Wenn Rollen aufbrechen
Eine weitere Bereicherung bieten Künstler*innen aus den Kremser Artist-in-Residence-Studios, etwa die schwedische Sängerin Lena Willemark, die in der Sonderschule von ihrer Kindheit erzählte, aber auch die spektakulären Herdenrufe vorführte, die in ihrer Musik eine wichtige Rolle spielen. Wobei: Die Musikvermittlung vermag noch viel mehr als Bewusstsein über das Hören zu vermitteln. Denn, so beobachtete Veronika Großberger, oft brechen die Rollen auf, die Kinder in ihrer jeweiligen Klasse spielen oder zugewiesen bekamen. Dann gehen Schüchterne plötzlich aus sich heraus, werden Klassenclowns ernsthaft.
Mit viel Begeisterung und Charisma erzählt Veronika Großberger über ihre Arbeit.

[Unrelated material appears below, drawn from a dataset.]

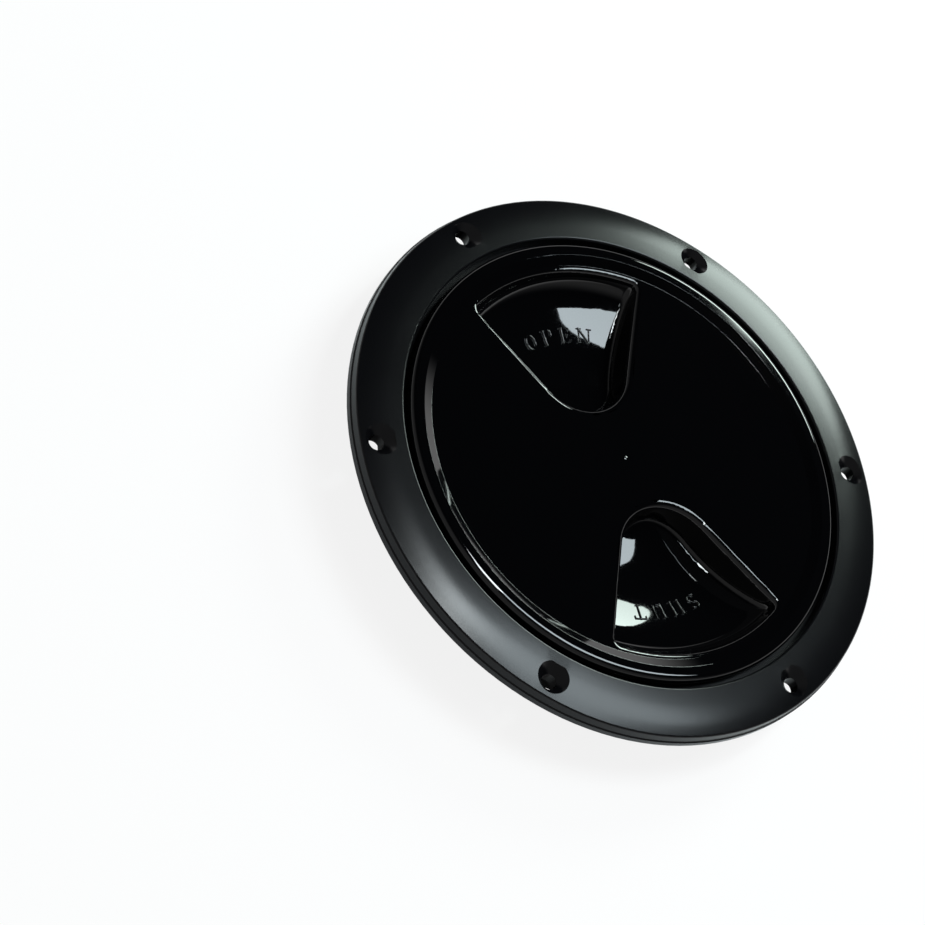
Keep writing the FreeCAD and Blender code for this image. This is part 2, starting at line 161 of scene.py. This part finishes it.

Und schon nach einem Gespräch mit ihr lauscht man bewusster auf die Umgebung: das Klappern der Gläser im Wirtshaus, das entfernte Brummen der Autos, das zarte Sirren von Fahrradrädern auf dem Asphalt – die Einladung zum genaueren Hinhören lässt sich jedenfalls immer und überall annehmen.